The University is restricted from enrolling transferring students for the first six months from the commencement of the student's principal course of study, except for the circumstances outlined below.
The University is responsible for assessing the student's request to transfer within this restricted period. It is expected that the student's request will be granted where a transfer is not of detriment of the student.

Obligations and responsibilities
  • Representatives should not actively recruit a student who has not undertaken 6 months of studies of their principal course, except:
    • the original provider or course has ceased to be registered
    • the original provider has given a letter of release
    • the original provider has had a sanction imposed on its registration that prevents the student from continuing their principal course
    • a student's government sponsor has provided written support for the change
  • The University cannot knowingly enrol a student who is wishing to transfer from another provider within the first six months of the start of their principal course, except under the circumstances above
  • The University's policy provides information on the circumstances in which a release and transfer will be approved.

Standard 13 - Deferring student's enrolment

Students may, through formal agreement with the University, be given permission to defer commencement, take a leave of absence or temporarily suspend their studies. Such absences, however, may affect the student's visa status. The University may also seek to cancel the student's enrolment.

Obligations and responsibilities
  • Western Sydney University can only defer or suspend a student's enrolment to the next semester under compassionate or compelling circumstances
  • Western Sydney University can only defer or suspend a student's enrolment to the next semester under compassionate or compelling circumstances
  • Students may not be eligible for an offer for future intakes where entry requirements change, where entry is competitive or where a program quota has been met.

Genuine Temporary Entrant (GTE), Genuine Student (GS), and Simplified Student Visa Framework (SSVF)
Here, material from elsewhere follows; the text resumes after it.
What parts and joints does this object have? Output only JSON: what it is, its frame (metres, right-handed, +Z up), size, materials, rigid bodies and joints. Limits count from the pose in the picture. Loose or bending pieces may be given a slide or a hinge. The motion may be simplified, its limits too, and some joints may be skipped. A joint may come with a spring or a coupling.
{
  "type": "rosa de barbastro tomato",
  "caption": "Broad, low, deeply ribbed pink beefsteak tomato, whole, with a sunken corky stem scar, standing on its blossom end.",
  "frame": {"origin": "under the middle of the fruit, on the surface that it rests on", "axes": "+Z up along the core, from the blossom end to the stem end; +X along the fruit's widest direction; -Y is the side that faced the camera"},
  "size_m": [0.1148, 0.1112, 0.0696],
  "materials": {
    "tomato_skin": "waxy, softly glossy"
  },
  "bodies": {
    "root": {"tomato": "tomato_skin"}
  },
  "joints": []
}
On 16 June 2015 the Australian Government released the Future directions for streamlined visa processing report and announced the introduction of a simplified student visa framework (SSVF) to support Australia's education services sector.

The key changes under the SSVF are a reduction in the number of student visa subclasses from eight to two and the introduction of a single immigration risk framework for all student visa applications.
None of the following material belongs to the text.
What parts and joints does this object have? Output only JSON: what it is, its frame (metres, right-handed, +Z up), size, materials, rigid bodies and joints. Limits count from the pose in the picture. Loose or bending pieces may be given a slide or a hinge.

Under the SSVF, all CRICOS registered education providers have been allocated an immigration risk rating based on the immigration risk outcomes of their international students over a 12 month period. The same approach has also been used to allocate an immigration risk rating to each country/region.

The single immigration risk framework will be used to guide the evidence of financial capacity and English language proficiency that a student is required to provide with their visa application. It will be based on two factors – the immigration risk outcomes associated with the student's education provider and country/region of citizenship.
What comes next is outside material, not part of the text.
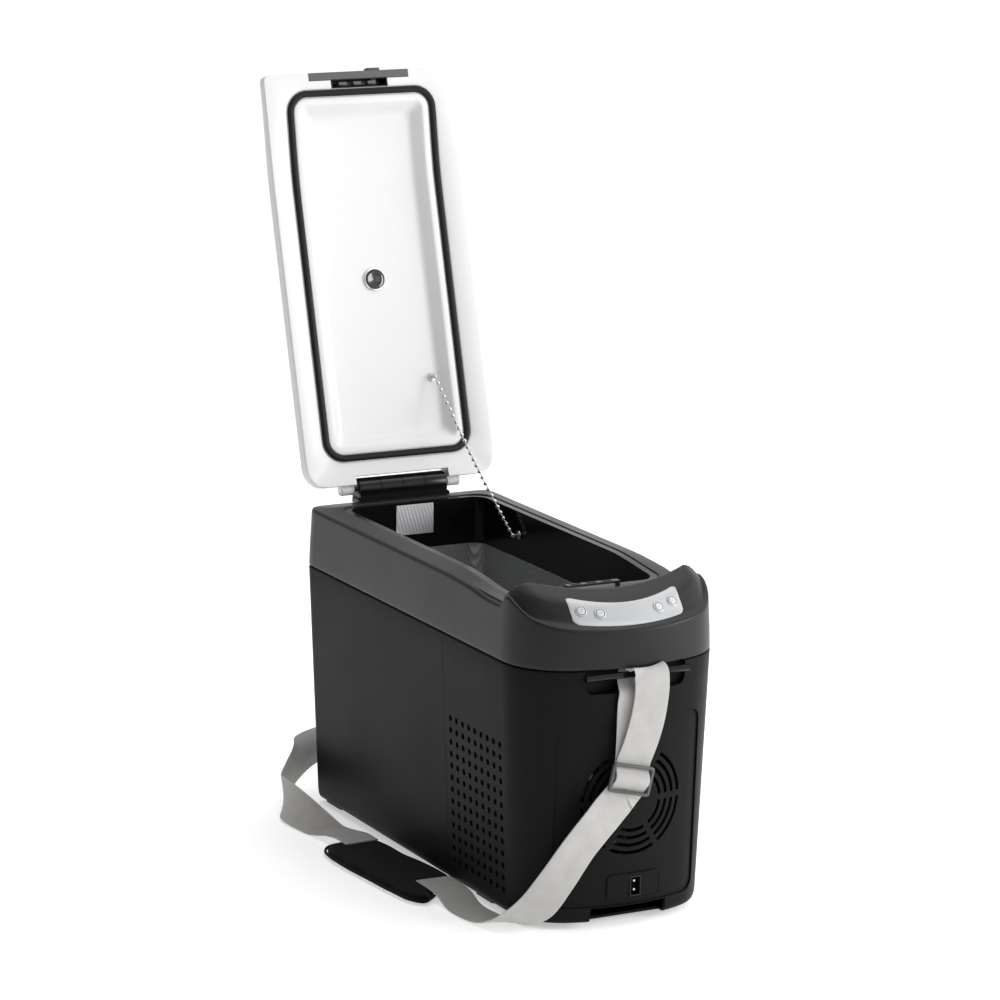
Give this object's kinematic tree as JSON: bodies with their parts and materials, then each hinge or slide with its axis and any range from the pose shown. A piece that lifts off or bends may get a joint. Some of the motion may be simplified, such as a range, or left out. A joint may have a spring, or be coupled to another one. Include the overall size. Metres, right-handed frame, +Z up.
{
  "type": "portable compressor cooler fridge",
  "caption": "Narrow compressor cooler with a hinged lid standing open, a stepped bin, a control panel on the nose, a fan grille and a padded shoulder strap.",
  "frame": {"origin": "on the floor under the middle of the body, on the flat underside of the base", "axes": "+Z up, -Y towards the control panel and fan grille, +X to the right seen from the panel end"},
  "size_m": [0.3044, 0.7011, 0.8151],
  "materials": {
    "charcoal": "fine-textured semi-matt moulded plastic",
    "frame_grey": "satin moulded plastic, a shade lighter than the shell",
    "black": "smooth black moulded plastic",
    "white": "smooth white moulded plastic",
    "silver": "silver-grey satin panel",
    "button": "light grey button plastic",
    "grey": "dark grey plastic",
    "rubber": "matt black rubber",
    "gasket": "dark soft seal",
    "aluminium": "embossed or rolled aluminium",
    "steel": "bright steel",
    "steel_dark": "dark painted steel",
    "chrome": "bright rim",
    "badge": "black disc, blank",
    "copper": "bare copper tube",
    "foam": "rigid foam",
    "board": "circuit board",
    "webbing": "light grey woven webbing",
    "fabric": "dark padded fabric"
  },
  "bodies": {
    "body": {"outer_shell": "charcoal", "compressor_cover": "charcoal", "strap_bar_front": "black", "strap_bar_rear": "black", "base_tray": "charcoal", "foot_rear_left": "rubber", "foot_rear_right": "rubber", "foot_mid_left": "rubber", "foot_mid_right": "rubber", "top_frame": "frame_grey", "control_panel": "silver", "keypad_mat": "rubber", "control_board": "board", "bin_liner": "black", "evaporator_lining": "aluminium", "evaporator_cover_plate": "aluminium", "chain_anchor_bin": "steel", "insulation_foam": "foam", "latch_striker": "steel_dark", "hinge_bracket": "black", "hinge_pin": "steel", "ball_chain": "steel", "compressor_mount": "steel", "grommet_a": "rubber", "grommet_b": "rubber", "grommet_c": "rubber", "compressor": "black", "condenser": "aluminium", "fan_frame": "black", "compressor_driver_box": "grey", "filter_drier": "copper", "discharge_tube": "copper", "liquid_tube": "copper", "capillary_tube": "copper", "suction_tube": "copper", "socket_plate": "charcoal", "dc_inlet": "black", "inlet_pin_upper": "steel", "inlet_pin_lower": "steel", "strap_web_front": "webbing", "strap_web_rear": "webbing", "strap_buckle": "grey", "shoulder_pad": "fabric"},
    "lid": {"lid_shell": "white", "lid_liner": "white", "lid_gasket": "gasket", "lid_foam": "foam", "lid_badge": "badge", "badge_ring": "chrome", "chain_eyelet_lid": "steel", "latch_trim": "grey", "latch_housing": "black"},
    "latch": {"latch_slider": "grey"},
    "fan": {"fan_rotor": "black"},
    "button_power": {"button_power": "button"},
    "button_mode": {"button_mode": "button"},
    "button_down": {"button_down": "button"},
    "button_up": {"button_up": "button"}
  },
  "joints": [
    {"name": "lid_hinge", "type": "hinge", "parent": "body", "child": "lid", "pos_m": [0, 0.276, 0.356], "axis": [1, 0, 0], "range_deg": [0, 106], "deforming": ["ball_chain"]},
    {"name": "latch_slide", "type": "slide", "parent": "lid", "child": "latch", "axis": [1, 0, 0], "range_m": [0, 0.007]},
    {"name": "fan_spin", "type": "hinge", "parent": "body", "child": "fan", "pos_m": [0, -0.2468, 0.134], "axis": [0, 1, 0], "continuous": true},
    {"name": "button_power_press", "type": "slide", "parent": "body", "child": "button_power", "axis": [0.1362, 0.7369, -0.6622], "range_m": [0, 0.001], "stiffness_N_per_m": 400, "springref_m": -0.0005},
    {"name": "button_mode_press", "type": "slide", "parent": "body", "child": "button_mode", "axis": [0.0849, 0.7254, -0.6831], "range_m": [0, 0.001], "stiffness_N_per_m": 400, "springref_m": -0.0005},
    {"name": "button_down_press", "type": "slide", "parent": "body", "child": "button_down", "axis": [-0.0849, 0.7254, -0.6831], "range_m": [0, 0.001], "stiffness_N_per_m": 400, "springref_m": -0.0005},
    {"name": "button_up_press", "type": "slide", "parent": "body", "child": "button_up", "axis": [-0.1362, 0.7369, -0.6622], "range_m": [0, 0.001], "stiffness_N_per_m": 400, "springref_m": -0.0005}
  ]
}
To see the documentary requirements please download the document  A Simplified Student Visa Framework – Documentary Requirements [PDF, 83.53 KB]. (opens in a new window)

The University is required to ensure that students who enrol are genuine students and meet the Immigration's requirements under 'Genuine Temporary Entrant (GTE)'. (opens in new window)

The University retains the right to refuse admission if an applicant is considered a non-genuine temporary entrant for student visa purposes and is closely monitoring the visa refusal and cancellation rate and will link this with representatives performance.

Genuine Temporary Entrant/ Genuine Student checklist

Questions to ask to determine GTE/GS

Please use these questions as a guide to help you determine if a student is a Genuine Temporary Entrant (GTE) / Genuine Student (GS).
  • Have original/certified and translated copies of supporting documents been provided, checked and verified?
  • Have academic documents for the most recent study undertaken been provided including current study and reasons for any gaps explained?
  • Have you explained the program details and content to the applicant, including: cost, campus location, the overall duration, progression requirements from the College to University degree (if applicable) and career opportunities on completion of the program?
  • Has the applicant ever been excluded from another institution? If so, when, from which country and for what reason?
  • Does the applicant's education and work background support their chosen program of study as well as their future prospects in their home country? Is the field of study chosen, relevant to the applicant's previous qualifications?
  • Are there any gaps in the student's education, English language ability or employment history that may cause doubt about their intention to complete their study- as a Genuine Temporary Entrant or a Genuine Student?
  • Is the applicant bringing a spouse and/ or children to Australia?
  • Does the applicant have relatives in Australia?
    • If YES, what is their visa/citizenship status?
    • What is the relationship?
  • Has the applicant had a visa application rejected or a visa cancelled previously?
  • Does the applicant understand that their visa may be rejected or cancelled if:
    • It is found that documents supporting their application are fraudulent?
    • They do not pass Department of Immigration's  health and character checks?
    • The immigration department is not satisfied they are a genuine student?
    • They do not abide by the conditions of their visa? These conditions include:
      • Work limitations
      • Visa Length OSHC (8501)
      • Notification of Address Changes (8533)
      • Full Time Enrolment (8202)
      • Achieve satisfactory academic performance (8202)
  • Does the applicant understand that the University has the right to refuse a transfer request to another institution within the first six months of study?
  • Based on the interview conducted with the applicant, can you conclude that the applicant is a GTE/GS?
  • Have you provided information relating to all fees and living costs and does the applicant understand their obligation to have sufficient funds to pay OSHC, all tuition fees, associated study costs and all living and travel expenses (transport, food, utilities, rent etc.) for themselves and any dependent/s for the entire duration of their stay in Australia?
  • Have you verified bank and/or loan documents and are the funds sufficient to cover the first year of study in Australia? Have you verified bank and/or loan documents or other relevant documents which support the applicant's ability to maintain access to funds after completing their first year of study?
  • Is the applicant aware that University will not waive their tuition fees or assist with their study costs/living expenses if they are unable to fund their stay in Australia?
  • Does the applicant understand that if they are unable to pay their tuition fees, the University will cancel their enrolment and COE which will affect their student visa?